Non c’è disperazione per una dirompente passione, drasticamente spenta dall’evento luttuoso, ma delicata nostalgia per una consuetudine rivelatasi salvifica, poiché rassicurante sostegno al caotico dipanarsi delle “occasioni” del vivere.
giacomotrinci
Una “discesa” nella tradizione lirica amorosa che tocca un ritrovato stile novo, attraverso comuni scale, di una comune discesa, di una vita umana toccata nelle sue debolezze, fragilità, crolli. Il linguaggio colloquiale non deve ingannare: come la facciata della vita, è una buccia. Nascosta nella superficie prosastica, si tendono rime, chiasmi, incroci, si scoprono versi ottonari, novenari, endecasillabi da canto ritrovato: come approdo di una ritrovata poesia.
Daniela Del Monaco
L’immagine della moglie riaffiora nella mente del poeta come una guida forte, sicura, che ha illuminato passo passo ogni gradino, ogni giorno della loro esistenza condivisa felicemente. Ora che la compagna di sempre non è più al suo fianco si sente perso, incapace di proseguire da solo il proprio cammino.
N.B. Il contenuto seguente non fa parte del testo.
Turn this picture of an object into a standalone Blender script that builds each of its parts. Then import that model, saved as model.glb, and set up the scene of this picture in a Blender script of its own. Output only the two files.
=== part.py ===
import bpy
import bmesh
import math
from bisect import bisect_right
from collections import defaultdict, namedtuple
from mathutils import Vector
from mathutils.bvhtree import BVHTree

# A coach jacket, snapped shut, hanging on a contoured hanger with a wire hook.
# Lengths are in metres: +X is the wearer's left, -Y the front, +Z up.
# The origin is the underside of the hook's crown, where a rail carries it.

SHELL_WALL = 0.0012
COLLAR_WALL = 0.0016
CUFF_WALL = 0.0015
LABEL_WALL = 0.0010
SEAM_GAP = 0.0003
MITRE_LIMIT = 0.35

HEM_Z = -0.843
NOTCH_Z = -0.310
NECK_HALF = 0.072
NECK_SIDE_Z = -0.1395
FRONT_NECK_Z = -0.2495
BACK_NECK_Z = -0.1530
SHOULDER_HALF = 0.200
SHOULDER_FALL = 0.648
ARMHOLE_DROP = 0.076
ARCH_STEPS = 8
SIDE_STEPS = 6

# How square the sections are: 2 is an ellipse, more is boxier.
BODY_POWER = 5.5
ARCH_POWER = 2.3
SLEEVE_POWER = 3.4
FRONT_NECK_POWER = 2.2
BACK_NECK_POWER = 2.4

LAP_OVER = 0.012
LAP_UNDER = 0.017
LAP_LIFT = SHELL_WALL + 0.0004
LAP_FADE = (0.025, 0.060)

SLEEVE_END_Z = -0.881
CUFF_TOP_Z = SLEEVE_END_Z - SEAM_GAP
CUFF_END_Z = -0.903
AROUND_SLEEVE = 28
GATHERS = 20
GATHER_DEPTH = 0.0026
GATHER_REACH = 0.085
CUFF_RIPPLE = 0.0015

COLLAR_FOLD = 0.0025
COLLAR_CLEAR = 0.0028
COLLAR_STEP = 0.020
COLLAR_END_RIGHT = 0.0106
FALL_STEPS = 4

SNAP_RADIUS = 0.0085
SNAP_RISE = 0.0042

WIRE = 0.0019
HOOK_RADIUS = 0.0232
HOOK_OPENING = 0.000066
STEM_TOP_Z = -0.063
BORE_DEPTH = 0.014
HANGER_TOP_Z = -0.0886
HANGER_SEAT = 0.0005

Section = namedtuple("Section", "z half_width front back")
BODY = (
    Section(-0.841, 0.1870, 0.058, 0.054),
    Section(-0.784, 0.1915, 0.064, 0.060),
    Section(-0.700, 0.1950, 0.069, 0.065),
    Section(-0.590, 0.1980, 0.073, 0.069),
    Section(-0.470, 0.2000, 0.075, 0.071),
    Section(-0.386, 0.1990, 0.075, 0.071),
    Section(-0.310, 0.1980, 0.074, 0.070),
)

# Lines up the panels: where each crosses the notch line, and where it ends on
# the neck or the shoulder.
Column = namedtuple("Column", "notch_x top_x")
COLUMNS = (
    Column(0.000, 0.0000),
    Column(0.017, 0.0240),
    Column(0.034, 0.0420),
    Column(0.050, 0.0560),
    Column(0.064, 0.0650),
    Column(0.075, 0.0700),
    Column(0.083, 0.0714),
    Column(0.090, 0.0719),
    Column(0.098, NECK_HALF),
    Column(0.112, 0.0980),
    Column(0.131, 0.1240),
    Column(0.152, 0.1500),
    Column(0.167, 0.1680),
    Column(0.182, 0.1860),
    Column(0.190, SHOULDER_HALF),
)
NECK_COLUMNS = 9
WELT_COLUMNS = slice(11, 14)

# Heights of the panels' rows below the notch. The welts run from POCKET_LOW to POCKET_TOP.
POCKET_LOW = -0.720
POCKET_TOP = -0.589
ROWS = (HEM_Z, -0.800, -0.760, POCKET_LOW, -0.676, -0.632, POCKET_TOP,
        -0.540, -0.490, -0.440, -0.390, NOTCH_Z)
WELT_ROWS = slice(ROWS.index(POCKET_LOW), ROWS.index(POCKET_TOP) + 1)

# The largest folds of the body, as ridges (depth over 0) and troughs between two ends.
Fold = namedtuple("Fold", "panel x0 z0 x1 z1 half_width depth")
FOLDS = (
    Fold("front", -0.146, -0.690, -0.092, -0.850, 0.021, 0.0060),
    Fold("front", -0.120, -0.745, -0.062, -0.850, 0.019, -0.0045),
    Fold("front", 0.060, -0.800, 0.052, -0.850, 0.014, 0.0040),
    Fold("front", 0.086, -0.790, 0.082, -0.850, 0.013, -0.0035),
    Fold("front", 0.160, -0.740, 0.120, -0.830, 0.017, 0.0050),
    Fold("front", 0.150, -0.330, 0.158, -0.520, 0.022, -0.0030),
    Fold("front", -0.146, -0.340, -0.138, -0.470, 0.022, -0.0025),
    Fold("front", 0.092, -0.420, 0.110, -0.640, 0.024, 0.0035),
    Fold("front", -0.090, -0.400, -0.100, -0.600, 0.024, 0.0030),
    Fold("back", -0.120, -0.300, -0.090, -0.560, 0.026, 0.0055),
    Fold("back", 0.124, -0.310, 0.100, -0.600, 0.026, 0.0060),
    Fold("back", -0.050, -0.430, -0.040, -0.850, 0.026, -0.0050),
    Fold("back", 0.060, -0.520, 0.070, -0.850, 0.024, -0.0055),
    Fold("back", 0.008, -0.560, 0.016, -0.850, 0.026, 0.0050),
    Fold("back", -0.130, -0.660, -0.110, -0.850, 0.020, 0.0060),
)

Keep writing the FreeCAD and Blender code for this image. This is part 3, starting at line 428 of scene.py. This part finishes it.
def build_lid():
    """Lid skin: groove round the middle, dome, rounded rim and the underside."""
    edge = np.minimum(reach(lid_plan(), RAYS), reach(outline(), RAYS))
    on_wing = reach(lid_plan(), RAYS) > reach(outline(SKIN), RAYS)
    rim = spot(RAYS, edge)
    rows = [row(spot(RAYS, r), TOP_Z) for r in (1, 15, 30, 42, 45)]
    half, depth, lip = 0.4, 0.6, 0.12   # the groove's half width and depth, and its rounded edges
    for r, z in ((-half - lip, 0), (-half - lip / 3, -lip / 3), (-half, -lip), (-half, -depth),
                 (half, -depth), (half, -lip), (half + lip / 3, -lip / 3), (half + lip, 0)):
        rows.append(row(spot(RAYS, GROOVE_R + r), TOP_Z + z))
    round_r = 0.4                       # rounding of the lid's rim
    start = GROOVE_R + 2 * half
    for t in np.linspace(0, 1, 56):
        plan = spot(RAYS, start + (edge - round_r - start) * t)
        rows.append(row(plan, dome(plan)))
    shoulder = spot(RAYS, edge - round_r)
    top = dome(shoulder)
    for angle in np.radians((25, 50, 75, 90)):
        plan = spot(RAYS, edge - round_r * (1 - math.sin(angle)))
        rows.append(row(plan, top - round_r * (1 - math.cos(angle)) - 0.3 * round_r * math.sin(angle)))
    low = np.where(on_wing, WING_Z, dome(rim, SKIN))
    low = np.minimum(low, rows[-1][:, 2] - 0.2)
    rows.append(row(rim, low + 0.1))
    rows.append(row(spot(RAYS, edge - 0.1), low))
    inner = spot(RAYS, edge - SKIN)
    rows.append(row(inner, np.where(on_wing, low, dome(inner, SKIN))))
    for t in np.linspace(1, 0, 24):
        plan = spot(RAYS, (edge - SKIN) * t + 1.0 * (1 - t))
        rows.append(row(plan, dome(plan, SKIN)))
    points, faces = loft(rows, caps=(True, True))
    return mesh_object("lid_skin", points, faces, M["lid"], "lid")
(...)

Rivolgendosi alla donna amata sembra quasi sussurrarle che i soli veri occhi in grado di vedere davvero, di penetrare il significato profondo della vita, seppur così indeboliti, erano soltanto i suoi.
Ilaria77
Semplicemente splendida l’immagine delle due persone, unite nella vita, che insieme scendono le scale, metafora dell’esistenza umana; d’un tratto lui, si volta ed è solo. La compagna non è più al suo fianco, rimane il ricordo della donna, compagna fedele e assidua a fargli percepire il vuoto. La pacata rassegnazione di Montale, adesso non poeta, non letterato, ma persona comune, privata del suo equilibrio, rimanda quasi ad un’immagine di tenerezza, come quei bambini che nella folla perdona la mano salvifica della madre. Una della liriche più belle e note dell’ultimo Montale.